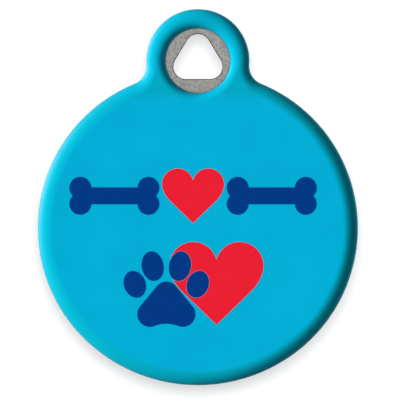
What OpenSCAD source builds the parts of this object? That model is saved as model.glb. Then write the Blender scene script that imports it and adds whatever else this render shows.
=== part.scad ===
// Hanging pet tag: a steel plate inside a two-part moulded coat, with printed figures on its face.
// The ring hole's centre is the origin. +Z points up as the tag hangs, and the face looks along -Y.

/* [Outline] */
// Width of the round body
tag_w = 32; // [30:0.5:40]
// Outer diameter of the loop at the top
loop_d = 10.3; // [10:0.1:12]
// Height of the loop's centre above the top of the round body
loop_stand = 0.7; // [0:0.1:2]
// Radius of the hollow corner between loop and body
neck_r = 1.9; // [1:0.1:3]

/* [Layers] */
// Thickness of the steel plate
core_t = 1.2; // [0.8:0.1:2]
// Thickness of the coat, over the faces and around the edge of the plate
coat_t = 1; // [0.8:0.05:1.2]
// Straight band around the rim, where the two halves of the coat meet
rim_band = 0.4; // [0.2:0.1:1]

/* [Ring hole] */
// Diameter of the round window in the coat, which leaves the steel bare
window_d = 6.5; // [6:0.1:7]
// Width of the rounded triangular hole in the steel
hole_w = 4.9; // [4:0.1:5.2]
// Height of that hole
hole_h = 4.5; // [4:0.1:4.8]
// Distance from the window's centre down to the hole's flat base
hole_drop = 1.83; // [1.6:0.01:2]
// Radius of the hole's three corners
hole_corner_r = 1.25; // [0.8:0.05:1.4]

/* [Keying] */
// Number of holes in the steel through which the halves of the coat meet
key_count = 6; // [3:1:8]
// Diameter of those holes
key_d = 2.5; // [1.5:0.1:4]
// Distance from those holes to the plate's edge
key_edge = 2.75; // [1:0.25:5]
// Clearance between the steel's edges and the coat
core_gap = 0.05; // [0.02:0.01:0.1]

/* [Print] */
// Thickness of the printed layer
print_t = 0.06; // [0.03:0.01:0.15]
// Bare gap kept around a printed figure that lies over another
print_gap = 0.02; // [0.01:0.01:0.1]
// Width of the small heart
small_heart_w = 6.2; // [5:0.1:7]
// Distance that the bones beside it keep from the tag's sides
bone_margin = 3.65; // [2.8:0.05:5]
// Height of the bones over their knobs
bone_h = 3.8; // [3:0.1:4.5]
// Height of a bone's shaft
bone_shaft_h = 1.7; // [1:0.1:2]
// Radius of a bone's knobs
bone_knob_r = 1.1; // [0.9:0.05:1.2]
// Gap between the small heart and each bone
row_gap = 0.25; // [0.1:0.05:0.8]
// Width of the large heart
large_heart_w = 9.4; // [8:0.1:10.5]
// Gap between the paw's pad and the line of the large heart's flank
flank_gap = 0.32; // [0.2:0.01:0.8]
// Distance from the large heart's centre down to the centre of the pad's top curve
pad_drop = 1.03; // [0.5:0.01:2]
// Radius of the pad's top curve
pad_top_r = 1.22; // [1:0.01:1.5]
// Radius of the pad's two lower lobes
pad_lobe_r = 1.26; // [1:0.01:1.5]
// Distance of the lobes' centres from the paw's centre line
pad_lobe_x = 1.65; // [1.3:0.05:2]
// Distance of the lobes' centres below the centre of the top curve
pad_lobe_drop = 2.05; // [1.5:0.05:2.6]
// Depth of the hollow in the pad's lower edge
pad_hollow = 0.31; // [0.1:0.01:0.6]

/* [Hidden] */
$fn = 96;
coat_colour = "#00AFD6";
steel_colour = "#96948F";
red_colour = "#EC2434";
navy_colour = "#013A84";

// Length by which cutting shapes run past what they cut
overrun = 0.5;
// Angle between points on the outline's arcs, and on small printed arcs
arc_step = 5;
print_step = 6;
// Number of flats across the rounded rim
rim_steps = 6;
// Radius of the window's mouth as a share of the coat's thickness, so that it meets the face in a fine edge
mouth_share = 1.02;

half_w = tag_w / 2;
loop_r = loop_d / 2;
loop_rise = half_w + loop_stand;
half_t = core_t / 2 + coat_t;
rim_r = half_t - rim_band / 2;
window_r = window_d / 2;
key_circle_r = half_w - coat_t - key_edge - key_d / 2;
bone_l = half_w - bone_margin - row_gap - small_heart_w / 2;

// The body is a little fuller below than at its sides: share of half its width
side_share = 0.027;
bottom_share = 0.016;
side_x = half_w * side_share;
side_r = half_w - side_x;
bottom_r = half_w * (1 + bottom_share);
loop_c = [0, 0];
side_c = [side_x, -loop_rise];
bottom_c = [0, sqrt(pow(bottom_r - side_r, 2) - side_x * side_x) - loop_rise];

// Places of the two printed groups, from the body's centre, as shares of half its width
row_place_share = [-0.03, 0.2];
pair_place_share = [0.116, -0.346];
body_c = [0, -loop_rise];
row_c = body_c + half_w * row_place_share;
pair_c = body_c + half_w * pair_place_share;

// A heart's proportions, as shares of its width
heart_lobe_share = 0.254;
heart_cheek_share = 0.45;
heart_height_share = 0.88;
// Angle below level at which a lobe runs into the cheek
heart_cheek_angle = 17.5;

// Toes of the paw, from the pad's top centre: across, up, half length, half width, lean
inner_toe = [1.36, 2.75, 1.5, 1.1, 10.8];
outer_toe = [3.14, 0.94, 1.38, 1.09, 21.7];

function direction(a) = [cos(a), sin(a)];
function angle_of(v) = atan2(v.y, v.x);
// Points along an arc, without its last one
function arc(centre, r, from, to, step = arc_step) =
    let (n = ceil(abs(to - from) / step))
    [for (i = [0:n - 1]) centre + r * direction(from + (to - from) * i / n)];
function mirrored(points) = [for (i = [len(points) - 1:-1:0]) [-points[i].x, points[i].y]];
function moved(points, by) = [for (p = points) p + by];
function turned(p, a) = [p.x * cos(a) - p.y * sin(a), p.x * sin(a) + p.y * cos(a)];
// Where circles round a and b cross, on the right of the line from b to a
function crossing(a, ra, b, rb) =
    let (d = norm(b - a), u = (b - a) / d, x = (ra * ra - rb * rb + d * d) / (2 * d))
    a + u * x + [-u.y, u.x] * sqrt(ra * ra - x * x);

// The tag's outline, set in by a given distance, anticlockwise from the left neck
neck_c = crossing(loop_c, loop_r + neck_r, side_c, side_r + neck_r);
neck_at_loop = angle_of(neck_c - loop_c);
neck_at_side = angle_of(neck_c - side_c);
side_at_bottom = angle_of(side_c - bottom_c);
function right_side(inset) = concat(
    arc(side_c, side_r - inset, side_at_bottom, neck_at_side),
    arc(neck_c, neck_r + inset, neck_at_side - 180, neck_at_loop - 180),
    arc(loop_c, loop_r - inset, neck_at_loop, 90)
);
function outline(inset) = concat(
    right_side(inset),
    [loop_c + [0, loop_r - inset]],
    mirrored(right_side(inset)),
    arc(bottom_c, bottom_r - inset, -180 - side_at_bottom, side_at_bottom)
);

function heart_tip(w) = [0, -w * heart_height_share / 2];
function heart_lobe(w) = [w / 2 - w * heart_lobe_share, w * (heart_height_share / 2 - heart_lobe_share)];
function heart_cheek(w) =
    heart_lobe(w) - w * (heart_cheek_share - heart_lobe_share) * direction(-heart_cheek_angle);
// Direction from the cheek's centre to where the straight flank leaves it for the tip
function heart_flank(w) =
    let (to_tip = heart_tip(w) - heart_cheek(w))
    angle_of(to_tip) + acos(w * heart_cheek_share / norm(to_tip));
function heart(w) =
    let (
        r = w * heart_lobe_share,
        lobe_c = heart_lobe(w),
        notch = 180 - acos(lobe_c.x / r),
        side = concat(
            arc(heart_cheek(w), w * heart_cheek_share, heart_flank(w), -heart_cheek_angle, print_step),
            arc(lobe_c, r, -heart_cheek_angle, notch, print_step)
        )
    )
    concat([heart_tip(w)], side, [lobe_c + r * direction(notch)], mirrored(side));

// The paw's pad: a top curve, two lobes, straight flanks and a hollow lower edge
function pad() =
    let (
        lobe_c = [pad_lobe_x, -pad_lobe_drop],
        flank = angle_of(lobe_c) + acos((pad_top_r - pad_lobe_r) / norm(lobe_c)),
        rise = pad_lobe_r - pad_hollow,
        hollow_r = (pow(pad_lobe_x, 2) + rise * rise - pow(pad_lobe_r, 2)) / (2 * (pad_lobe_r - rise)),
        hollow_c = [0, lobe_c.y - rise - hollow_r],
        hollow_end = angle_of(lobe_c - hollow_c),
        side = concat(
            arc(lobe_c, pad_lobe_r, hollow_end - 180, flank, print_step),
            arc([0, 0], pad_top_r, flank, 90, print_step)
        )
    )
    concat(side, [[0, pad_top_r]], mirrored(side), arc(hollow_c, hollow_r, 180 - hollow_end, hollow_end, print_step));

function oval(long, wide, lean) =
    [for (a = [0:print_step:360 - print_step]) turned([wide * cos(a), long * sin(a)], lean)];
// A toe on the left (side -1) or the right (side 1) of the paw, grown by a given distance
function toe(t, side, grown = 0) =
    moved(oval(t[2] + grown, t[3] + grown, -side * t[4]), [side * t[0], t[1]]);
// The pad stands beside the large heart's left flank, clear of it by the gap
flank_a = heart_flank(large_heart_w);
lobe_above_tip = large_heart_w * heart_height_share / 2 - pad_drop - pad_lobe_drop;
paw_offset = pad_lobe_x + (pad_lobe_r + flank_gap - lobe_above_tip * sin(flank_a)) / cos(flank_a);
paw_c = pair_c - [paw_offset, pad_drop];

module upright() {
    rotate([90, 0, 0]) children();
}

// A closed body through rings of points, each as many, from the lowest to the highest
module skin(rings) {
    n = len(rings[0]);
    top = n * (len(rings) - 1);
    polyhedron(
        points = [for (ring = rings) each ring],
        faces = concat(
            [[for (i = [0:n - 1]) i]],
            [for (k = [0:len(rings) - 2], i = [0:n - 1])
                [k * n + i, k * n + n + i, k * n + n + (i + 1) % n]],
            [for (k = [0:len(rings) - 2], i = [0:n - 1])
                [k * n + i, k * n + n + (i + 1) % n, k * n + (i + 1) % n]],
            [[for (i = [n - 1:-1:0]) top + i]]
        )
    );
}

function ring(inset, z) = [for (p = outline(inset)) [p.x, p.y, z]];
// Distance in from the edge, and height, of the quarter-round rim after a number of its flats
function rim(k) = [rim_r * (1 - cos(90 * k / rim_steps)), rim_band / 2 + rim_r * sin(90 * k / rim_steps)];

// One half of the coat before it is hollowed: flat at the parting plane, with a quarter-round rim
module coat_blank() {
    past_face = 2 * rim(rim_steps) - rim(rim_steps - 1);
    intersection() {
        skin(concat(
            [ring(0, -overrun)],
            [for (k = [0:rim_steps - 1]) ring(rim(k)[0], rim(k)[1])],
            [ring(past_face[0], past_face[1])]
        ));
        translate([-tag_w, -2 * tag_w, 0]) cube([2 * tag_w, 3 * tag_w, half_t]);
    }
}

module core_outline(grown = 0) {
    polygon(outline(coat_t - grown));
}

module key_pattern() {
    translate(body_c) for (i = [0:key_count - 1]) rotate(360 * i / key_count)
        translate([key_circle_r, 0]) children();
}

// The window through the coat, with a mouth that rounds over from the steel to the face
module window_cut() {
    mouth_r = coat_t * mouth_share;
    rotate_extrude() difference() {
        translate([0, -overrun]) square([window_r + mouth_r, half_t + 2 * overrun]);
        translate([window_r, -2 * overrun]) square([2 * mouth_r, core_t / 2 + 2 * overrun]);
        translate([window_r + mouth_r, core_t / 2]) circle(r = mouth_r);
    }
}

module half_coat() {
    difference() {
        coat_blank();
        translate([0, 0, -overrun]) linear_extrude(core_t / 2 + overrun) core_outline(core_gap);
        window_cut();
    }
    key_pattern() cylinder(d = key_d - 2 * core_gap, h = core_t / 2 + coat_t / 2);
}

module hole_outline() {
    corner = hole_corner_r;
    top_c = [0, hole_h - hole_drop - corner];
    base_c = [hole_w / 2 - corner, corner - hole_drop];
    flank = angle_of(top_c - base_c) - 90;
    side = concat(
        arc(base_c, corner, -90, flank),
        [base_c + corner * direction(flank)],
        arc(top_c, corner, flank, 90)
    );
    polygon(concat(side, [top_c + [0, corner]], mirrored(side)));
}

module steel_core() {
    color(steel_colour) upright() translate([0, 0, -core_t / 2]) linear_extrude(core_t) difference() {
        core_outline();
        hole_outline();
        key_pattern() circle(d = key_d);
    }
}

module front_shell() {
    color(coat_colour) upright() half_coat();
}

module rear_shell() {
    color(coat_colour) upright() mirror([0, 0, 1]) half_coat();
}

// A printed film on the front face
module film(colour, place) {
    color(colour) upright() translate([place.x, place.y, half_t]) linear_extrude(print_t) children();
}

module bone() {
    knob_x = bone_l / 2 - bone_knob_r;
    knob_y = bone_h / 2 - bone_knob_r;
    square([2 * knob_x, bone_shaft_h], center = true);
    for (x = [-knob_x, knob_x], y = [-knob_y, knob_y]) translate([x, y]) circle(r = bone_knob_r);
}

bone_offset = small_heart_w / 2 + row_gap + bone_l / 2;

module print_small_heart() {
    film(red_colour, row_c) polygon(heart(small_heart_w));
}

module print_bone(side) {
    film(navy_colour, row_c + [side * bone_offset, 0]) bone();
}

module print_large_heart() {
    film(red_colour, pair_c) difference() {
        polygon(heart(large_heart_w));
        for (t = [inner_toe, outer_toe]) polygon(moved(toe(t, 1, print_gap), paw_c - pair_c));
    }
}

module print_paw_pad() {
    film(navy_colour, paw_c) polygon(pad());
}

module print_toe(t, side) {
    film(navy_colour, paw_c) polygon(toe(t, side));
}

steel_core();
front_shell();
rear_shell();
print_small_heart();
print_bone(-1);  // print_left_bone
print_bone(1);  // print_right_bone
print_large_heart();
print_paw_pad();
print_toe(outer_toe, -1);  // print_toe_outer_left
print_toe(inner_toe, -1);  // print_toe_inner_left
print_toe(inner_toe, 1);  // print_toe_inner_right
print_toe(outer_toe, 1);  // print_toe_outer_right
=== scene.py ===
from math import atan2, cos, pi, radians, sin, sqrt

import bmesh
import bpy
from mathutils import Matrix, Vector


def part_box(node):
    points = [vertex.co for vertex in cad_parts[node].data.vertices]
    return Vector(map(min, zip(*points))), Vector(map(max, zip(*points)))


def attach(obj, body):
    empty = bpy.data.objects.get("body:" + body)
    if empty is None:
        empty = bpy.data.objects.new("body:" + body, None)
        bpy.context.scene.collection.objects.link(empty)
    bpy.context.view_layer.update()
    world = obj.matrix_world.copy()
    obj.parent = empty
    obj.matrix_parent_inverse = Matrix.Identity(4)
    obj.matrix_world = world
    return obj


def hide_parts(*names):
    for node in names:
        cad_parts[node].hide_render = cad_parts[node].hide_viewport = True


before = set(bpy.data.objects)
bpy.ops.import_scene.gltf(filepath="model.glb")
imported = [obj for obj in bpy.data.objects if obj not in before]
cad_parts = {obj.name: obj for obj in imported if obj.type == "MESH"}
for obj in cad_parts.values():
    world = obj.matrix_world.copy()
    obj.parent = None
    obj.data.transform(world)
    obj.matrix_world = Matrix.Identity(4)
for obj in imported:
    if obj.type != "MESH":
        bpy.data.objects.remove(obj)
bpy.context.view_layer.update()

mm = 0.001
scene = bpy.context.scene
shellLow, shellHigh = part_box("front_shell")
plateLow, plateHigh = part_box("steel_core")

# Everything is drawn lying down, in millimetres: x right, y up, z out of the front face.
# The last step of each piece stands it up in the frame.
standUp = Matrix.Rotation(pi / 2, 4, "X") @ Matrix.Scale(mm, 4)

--

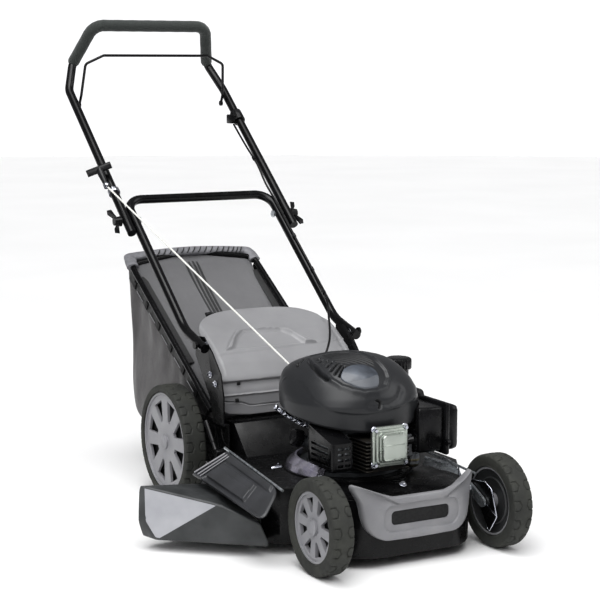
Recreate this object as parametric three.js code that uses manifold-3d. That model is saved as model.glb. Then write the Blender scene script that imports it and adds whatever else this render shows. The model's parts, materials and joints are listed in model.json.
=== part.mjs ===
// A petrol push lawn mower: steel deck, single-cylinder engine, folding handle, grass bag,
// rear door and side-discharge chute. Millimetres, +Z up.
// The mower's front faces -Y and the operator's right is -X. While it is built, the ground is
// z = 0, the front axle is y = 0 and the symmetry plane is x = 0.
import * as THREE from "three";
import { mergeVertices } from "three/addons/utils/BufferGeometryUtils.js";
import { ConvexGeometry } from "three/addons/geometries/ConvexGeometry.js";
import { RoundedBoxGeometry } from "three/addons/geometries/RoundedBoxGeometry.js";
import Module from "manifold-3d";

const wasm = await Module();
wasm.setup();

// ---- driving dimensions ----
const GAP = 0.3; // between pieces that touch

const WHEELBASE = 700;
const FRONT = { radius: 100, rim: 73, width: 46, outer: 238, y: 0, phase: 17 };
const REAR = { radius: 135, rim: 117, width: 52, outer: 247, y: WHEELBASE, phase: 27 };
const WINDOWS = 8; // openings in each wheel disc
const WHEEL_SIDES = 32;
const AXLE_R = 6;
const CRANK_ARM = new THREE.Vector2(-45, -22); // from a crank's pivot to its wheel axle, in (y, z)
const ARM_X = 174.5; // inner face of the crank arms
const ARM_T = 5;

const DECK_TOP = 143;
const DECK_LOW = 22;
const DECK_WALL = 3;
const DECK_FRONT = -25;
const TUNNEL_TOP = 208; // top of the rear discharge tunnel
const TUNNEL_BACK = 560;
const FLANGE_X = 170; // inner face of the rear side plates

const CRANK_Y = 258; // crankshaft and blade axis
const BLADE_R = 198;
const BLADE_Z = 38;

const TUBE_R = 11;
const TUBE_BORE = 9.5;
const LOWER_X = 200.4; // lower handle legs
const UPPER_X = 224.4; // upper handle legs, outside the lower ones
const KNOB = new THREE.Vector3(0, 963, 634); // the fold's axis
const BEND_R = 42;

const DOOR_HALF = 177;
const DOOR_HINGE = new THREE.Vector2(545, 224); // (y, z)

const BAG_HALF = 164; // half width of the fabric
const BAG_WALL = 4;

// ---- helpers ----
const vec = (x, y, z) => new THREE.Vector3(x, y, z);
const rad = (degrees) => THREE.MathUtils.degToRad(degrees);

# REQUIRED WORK
Write out only the lines that run from the line containing "bone_offset = small_heart_w" through the line containing "obj.matrix_world = Matrix.Identity(4)", both included, exactly as they appear above.

# FULL ANSWER
bone_offset = small_heart_w / 2 + row_gap + bone_l / 2;

module print_small_heart() {
    film(red_colour, row_c) polygon(heart(small_heart_w));
}

module print_bone(side) {
    film(navy_colour, row_c + [side * bone_offset, 0]) bone();
}

module print_large_heart() {
    film(red_colour, pair_c) difference() {
        polygon(heart(large_heart_w));
        for (t = [inner_toe, outer_toe]) polygon(moved(toe(t, 1, print_gap), paw_c - pair_c));
    }
}

module print_paw_pad() {
    film(navy_colour, paw_c) polygon(pad());
}

module print_toe(t, side) {
    film(navy_colour, paw_c) polygon(toe(t, side));
}

steel_core();
front_shell();
rear_shell();
print_small_heart();
print_bone(-1);  // print_left_bone
print_bone(1);  // print_right_bone
print_large_heart();
print_paw_pad();
print_toe(outer_toe, -1);  // print_toe_outer_left
print_toe(inner_toe, -1);  // print_toe_inner_left
print_toe(inner_toe, 1);  // print_toe_inner_right
print_toe(outer_toe, 1);  // print_toe_outer_right
=== scene.py ===
from math import atan2, cos, pi, radians, sin, sqrt

import bmesh
import bpy
from mathutils import Matrix, Vector


def part_box(node):
    points = [vertex.co for vertex in cad_parts[node].data.vertices]
    return Vector(map(min, zip(*points))), Vector(map(max, zip(*points)))


def attach(obj, body):
    empty = bpy.data.objects.get("body:" + body)
    if empty is None:
        empty = bpy.data.objects.new("body:" + body, None)
        bpy.context.scene.collection.objects.link(empty)
    bpy.context.view_layer.update()
    world = obj.matrix_world.copy()
    obj.parent = empty
    obj.matrix_parent_inverse = Matrix.Identity(4)
    obj.matrix_world = world
    return obj


def hide_parts(*names):
    for node in names:
        cad_parts[node].hide_render = cad_parts[node].hide_viewport = True


before = set(bpy.data.objects)
bpy.ops.import_scene.gltf(filepath="model.glb")
imported = [obj for obj in bpy.data.objects if obj not in before]
cad_parts = {obj.name: obj for obj in imported if obj.type == "MESH"}
for obj in cad_parts.values():
    world = obj.matrix_world.copy()
    obj.parent = None
    obj.data.transform(world)
    obj.matrix_world = Matrix.Identity(4)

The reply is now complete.